I am 28 and my brother is 23. We both live with my mom, who is 57 and has stage 4 breast cancer. She is doing relatively well for right now, still works and drives. I plan on leaving next year to live with my boyfriend.
My mother favors my brother and we get along well when he's not home. When he is home, she is abusive towards me emotionally and calls me names. My brother has never helped in my mothers care. She almost died in the ICU twice and he was not there. She had emergency surgery and he left to go to Detroit-my boyfriend had to go sit in the hospital until I was able to leave work to be there. I go to her often 7 hour appointments. His girlfriend calls my mother the c... With cancer and calls me "fat Voldemort". He has a supplemental teaching position (gets paid a small amount of money at the end of the contract) but otherwise does not pay his own bills. My mom pays for his cellphone and car insurance and clothes/living expenses.

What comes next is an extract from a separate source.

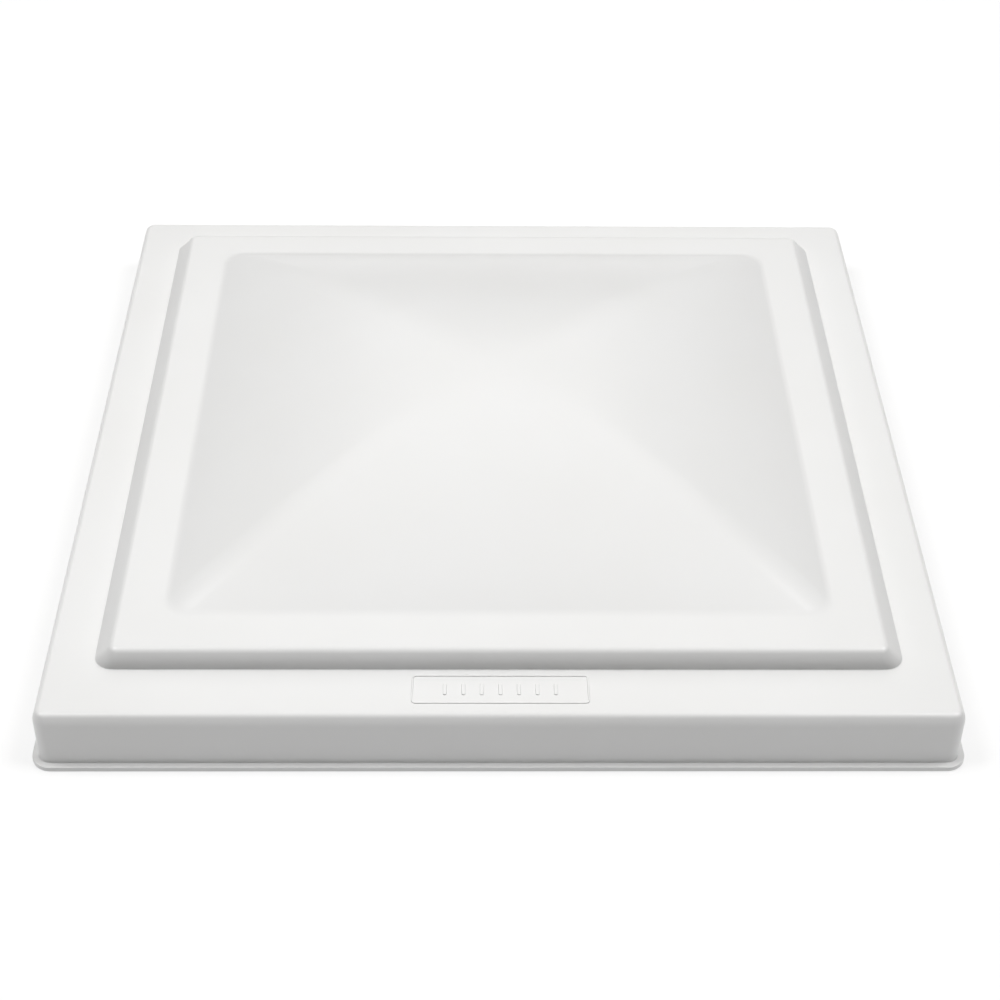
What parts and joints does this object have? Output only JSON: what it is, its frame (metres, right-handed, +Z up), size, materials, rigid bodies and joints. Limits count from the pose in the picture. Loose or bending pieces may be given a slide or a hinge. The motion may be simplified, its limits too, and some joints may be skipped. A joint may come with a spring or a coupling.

When I was working in a bank, I saw that my moms account (at the time my brother and I were on it) was having funds taken out by my brother that my mom didn't know about or authorize. She took his name off and left mine on but always threatens to remove it because "I hate my brother so much". Last week, I caught my brother trying to take money out of her purse when she was asleep twice. I took her purse and locked it in my room. When my mom found out she accused ME of stealing and said brother could never do that, even though I have proven he has before. I don't need to steal-I'm a teacher and my boyfriend has a phD.
Can someone please tell me what to do. My mothers health will decline and I know my brother will continue to take from her purse and maybe do worse. My uncle is my moms POA and I am her health POA and on her bank account. I know some may say not to leave but I will lose my sanity if I don't.